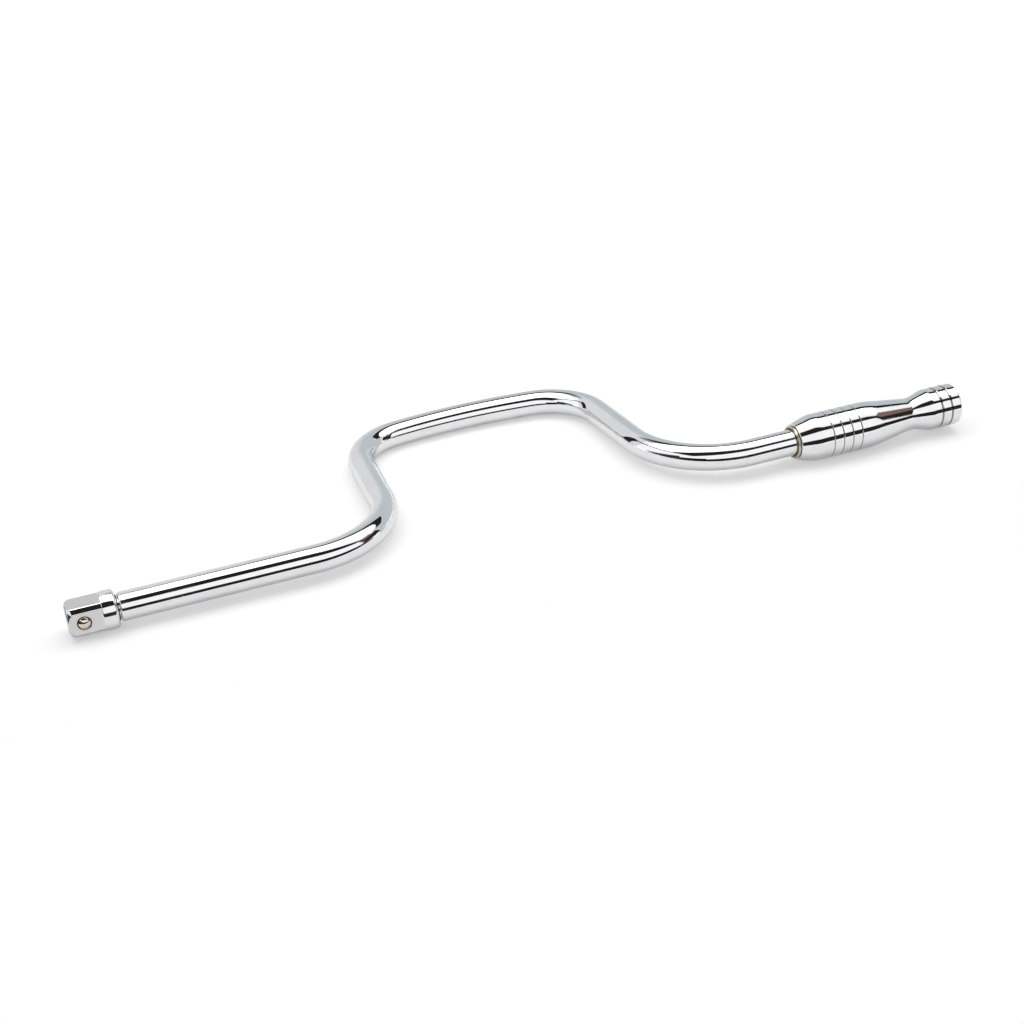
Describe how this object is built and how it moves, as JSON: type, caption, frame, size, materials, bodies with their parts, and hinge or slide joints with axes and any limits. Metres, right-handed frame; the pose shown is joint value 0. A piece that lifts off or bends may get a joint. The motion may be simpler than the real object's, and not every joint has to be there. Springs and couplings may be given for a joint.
{
  "type": "speed brace",
  "caption": "Cranked speed brace with a male drive square, a sprung detent ball and a free-turning metal grip.",
  "frame": {"origin": "centre of the drive square's end face, on the drive axis", "axes": "+X along the drive axis towards the grip, +Y the way the crank is thrown, +Z square to the crank's plane"},
  "size_m": [0.4067, 0.119, 0.0212],
  "materials": {
    "chrome": "polished chrome plate",
    "steel": "bright hardened steel",
    "bronze": "satin bearing bronze"
  },
  "bodies": {
    "brace": {"crank_bar": "chrome", "drive_head": "chrome", "detent_spring": "steel", "thrust_washer": "steel", "retaining_ring": "steel"},
    "grip": {"grip_sleeve": "chrome", "front_bush": "bronze", "rear_bush": "bronze", "end_cap": "chrome"},
    "ball": {"detent_ball": "steel"}
  },
  "joints": [
    {"name": "grip_spin", "type": "hinge", "parent": "brace", "child": "grip", "pos_m": [0.32386, 0, 0], "axis": [1, 0, 0], "continuous": true},
    {"name": "detent_press", "type": "slide", "parent": "brace", "child": "ball", "axis": [0, 1, 0], "range_m": [0, 0.0012], "stiffness_N_per_m": 1500, "springref_m": -0.001, "deforming": ["detent_spring"]}
  ]
}
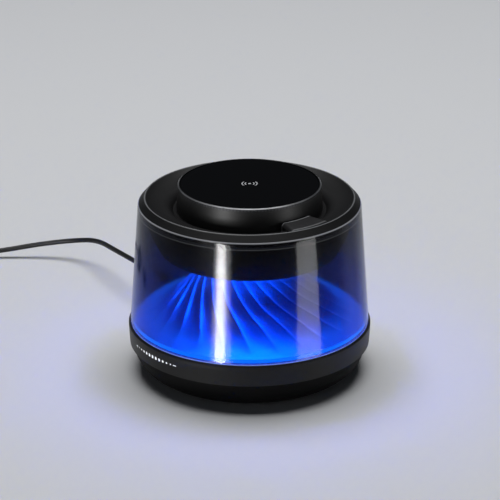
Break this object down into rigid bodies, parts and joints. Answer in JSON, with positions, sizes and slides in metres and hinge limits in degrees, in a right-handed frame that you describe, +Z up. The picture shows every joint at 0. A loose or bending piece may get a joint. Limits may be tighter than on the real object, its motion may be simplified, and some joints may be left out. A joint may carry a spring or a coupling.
{
  "type": "wireless charging pad",
  "caption": "Round wireless charging pad on a drum-shaped lamp base with a clear conical cover, a fluted glowing reflector, a touch slider band and a thin power lead.",
  "frame": {"origin": "centre of the base, on the surface it stands on, cord left out", "axes": "+Z up through the charging plate, -Y towards the front, the cord leaves at the back left"},
  "size_m": [0.3264, 0.2727, 0.1296],
  "materials": {
    "gloss_black": "gloss",
    "satin_black": "satin moulded",
    "bezel_metal": "satin black, polished chamfer",
    "clear_plastic": "polished clear",
    "reflector_white": "satin white",
    "diffuser": "frosted, lit",
    "window": "frosted, lit",
    "mark_grey": "printed",
    "rubber": "matt",
    "cable": "satin",
    "tie_strap": "hook and loop",
    "seal": "translucent",
    "board": "solder mask",
    "chip": "matt",
    "led": "gloss",
    "steel": "zinc plated",
    "ferrite": "sintered",
    "copper": "enamelled wire",
    "inner_plastic": "moulded"
  },
  "bodies": {
    "base": {"foot_ring": "rubber", "bottom_bowl": "satin_black", "base_screws": "steel", "base_tray": "inner_plastic", "base_band": "satin_black", "slider_light_guide": "window", "slider_board": "board", "slider_leds": "led", "shell_gasket": "seal", "clear_shell": "clear_plastic", "reflector": "reflector_white", "centre_column": "inner_plastic", "column_screws": "steel", "light_diffuser": "diffuser", "light_ring_board": "board", "light_leds": "led", "upper_housing": "satin_black", "housing_screws": "steel", "deck_ring": "satin_black", "key_board": "board", "key_switch": "chip", "key_return_pad": "rubber", "pad_drum": "satin_black", "bezel_ring": "bezel_metal", "charging_plate": "gloss_black", "plate_mark": "mark_grey", "charging_coil": "copper", "ferrite_shield": "ferrite", "coil_carrier": "inner_plastic", "charger_board": "board", "charger_chips": "chip", "charger_screws": "steel", "main_board": "board", "main_board_chips": "chip", "board_screws": "steel", "power_harness": "cable", "usb_socket": "steel", "socket_board": "board", "cord_plug": "cable", "plug_shell": "steel", "plug_relief": "cable", "cord": "cable", "cord_tail": "cable", "cord_coil": "cable", "cord_tie": "tie_strap", "usb_plug": "cable", "usb_shell": "steel", "usb_relief": "cable"},
    "key": {"deck_key": "satin_black"}
  },
  "joints": [
    {"name": "deck_key_press", "type": "slide", "parent": "base", "child": "key", "axis": [0, 0, -1], "range_m": [0, 0.0008], "stiffness_N_per_m": 1800, "deforming": ["key_return_pad"]}
  ]
}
======
▶ _EXERCISE_
Make an exact copy of the data above.

▶ _ANSWER_
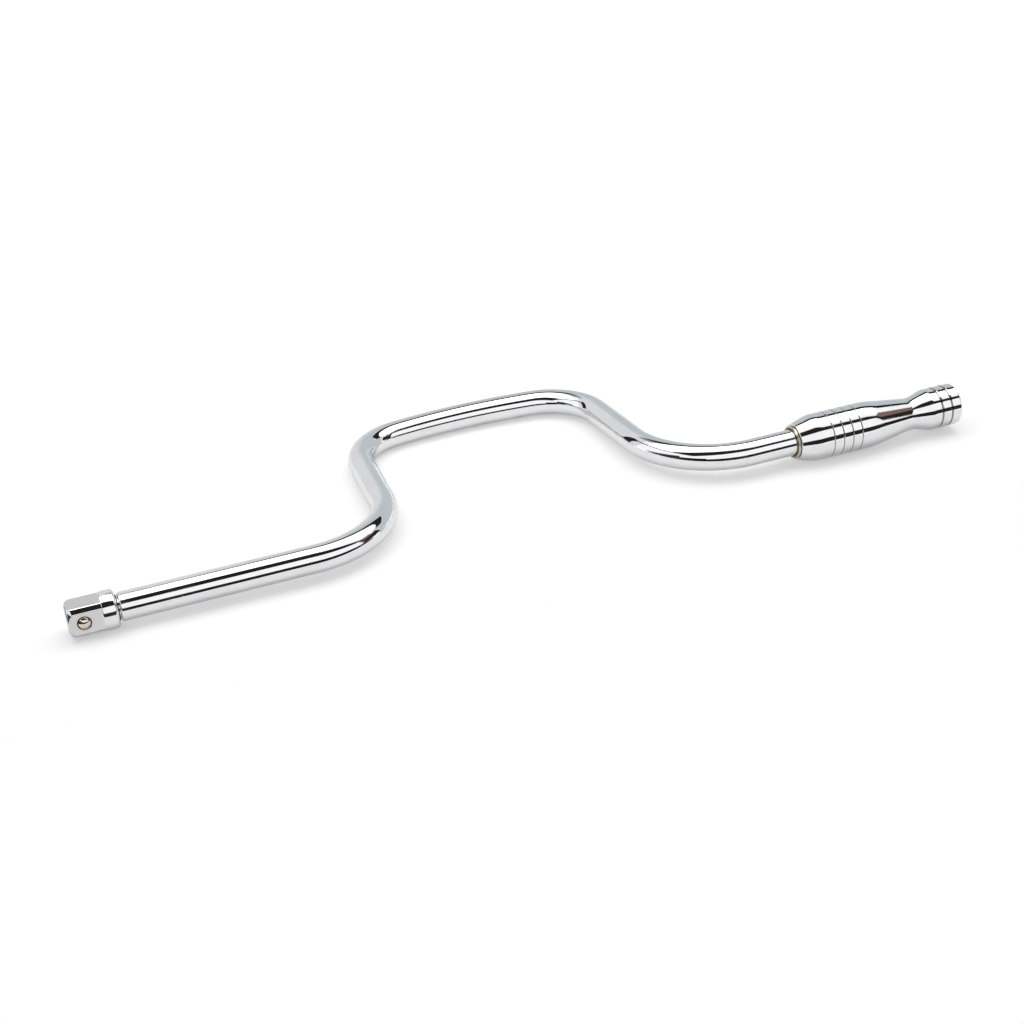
Describe how this object is built and how it moves, as JSON: type, caption, frame, size, materials, bodies with their parts, and hinge or slide joints with axes and any limits. Metres, right-handed frame; the pose shown is joint value 0. A piece that lifts off or bends may get a joint. The motion may be simpler than the real object's, and not every joint has to be there. Springs and couplings may be given for a joint.
{
  "type": "speed brace",
  "caption": "Cranked speed brace with a male drive square, a sprung detent ball and a free-turning metal grip.",
  "frame": {"origin": "centre of the drive square's end face, on the drive axis", "axes": "+X along the drive axis towards the grip, +Y the way the crank is thrown, +Z square to the crank's plane"},
  "size_m": [0.4067, 0.119, 0.0212],
  "materials": {
    "chrome": "polished chrome plate",
    "steel": "bright hardened steel",
    "bronze": "satin bearing bronze"
  },
  "bodies": {
    "brace": {"crank_bar": "chrome", "drive_head": "chrome", "detent_spring": "steel", "thrust_washer": "steel", "retaining_ring": "steel"},
    "grip": {"grip_sleeve": "chrome", "front_bush": "bronze", "rear_bush": "bronze", "end_cap": "chrome"},
    "ball": {"detent_ball": "steel"}
  },
  "joints": [
    {"name": "grip_spin", "type": "hinge", "parent": "brace", "child": "grip", "pos_m": [0.32386, 0, 0], "axis": [1, 0, 0], "continuous": true},
    {"name": "detent_press", "type": "slide", "parent": "brace", "child": "ball", "axis": [0, 1, 0], "range_m": [0, 0.0012], "stiffness_N_per_m": 1500, "springref_m": -0.001, "deforming": ["detent_spring"]}
  ]
}
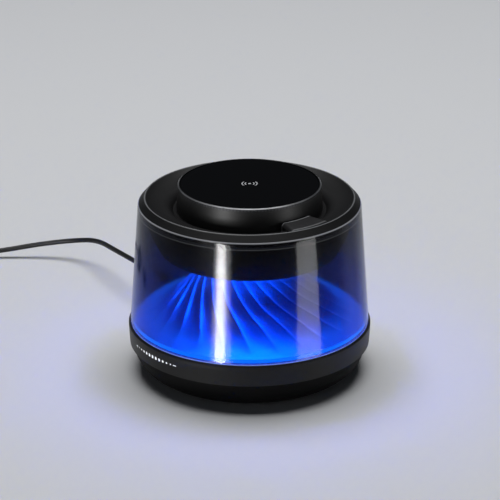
Break this object down into rigid bodies, parts and joints. Answer in JSON, with positions, sizes and slides in metres and hinge limits in degrees, in a right-handed frame that you describe, +Z up. The picture shows every joint at 0. A loose or bending piece may get a joint. Limits may be tighter than on the real object, its motion may be simplified, and some joints may be left out. A joint may carry a spring or a coupling.
{
  "type": "wireless charging pad",
  "caption": "Round wireless charging pad on a drum-shaped lamp base with a clear conical cover, a fluted glowing reflector, a touch slider band and a thin power lead.",
  "frame": {"origin": "centre of the base, on the surface it stands on, cord left out", "axes": "+Z up through the charging plate, -Y towards the front, the cord leaves at the back left"},
  "size_m": [0.3264, 0.2727, 0.1296],
  "materials": {
    "gloss_black": "gloss",
    "satin_black": "satin moulded",
    "bezel_metal": "satin black, polished chamfer",
    "clear_plastic": "polished clear",
    "reflector_white": "satin white",
    "diffuser": "frosted, lit",
    "window": "frosted, lit",
    "mark_grey": "printed",
    "rubber": "matt",
    "cable": "satin",
    "tie_strap": "hook and loop",
    "seal": "translucent",
    "board": "solder mask",
    "chip": "matt",
    "led": "gloss",
    "steel": "zinc plated",
    "ferrite": "sintered",
    "copper": "enamelled wire",
    "inner_plastic": "moulded"
  },
  "bodies": {
    "base": {"foot_ring": "rubber", "bottom_bowl": "satin_black", "base_screws": "steel", "base_tray": "inner_plastic", "base_band": "satin_black", "slider_light_guide": "window", "slider_board": "board", "slider_leds": "led", "shell_gasket": "seal", "clear_shell": "clear_plastic", "reflector": "reflector_white", "centre_column": "inner_plastic", "column_screws": "steel", "light_diffuser": "diffuser", "light_ring_board": "board", "light_leds": "led", "upper_housing": "satin_black", "housing_screws": "steel", "deck_ring": "satin_black", "key_board": "board", "key_switch": "chip", "key_return_pad": "rubber", "pad_drum": "satin_black", "bezel_ring": "bezel_metal", "charging_plate": "gloss_black", "plate_mark": "mark_grey", "charging_coil": "copper", "ferrite_shield": "ferrite", "coil_carrier": "inner_plastic", "charger_board": "board", "charger_chips": "chip", "charger_screws": "steel", "main_board": "board", "main_board_chips": "chip", "board_screws": "steel", "power_harness": "cable", "usb_socket": "steel", "socket_board": "board", "cord_plug": "cable", "plug_shell": "steel", "plug_relief": "cable", "cord": "cable", "cord_tail": "cable", "cord_coil": "cable", "cord_tie": "tie_strap", "usb_plug": "cable", "usb_shell": "steel", "usb_relief": "cable"},
    "key": {"deck_key": "satin_black"}
  },
  "joints": [
    {"name": "deck_key_press", "type": "slide", "parent": "base", "child": "key", "axis": [0, 0, -1], "range_m": [0, 0.0008], "stiffness_N_per_m": 1800, "deforming": ["key_return_pad"]}
  ]
}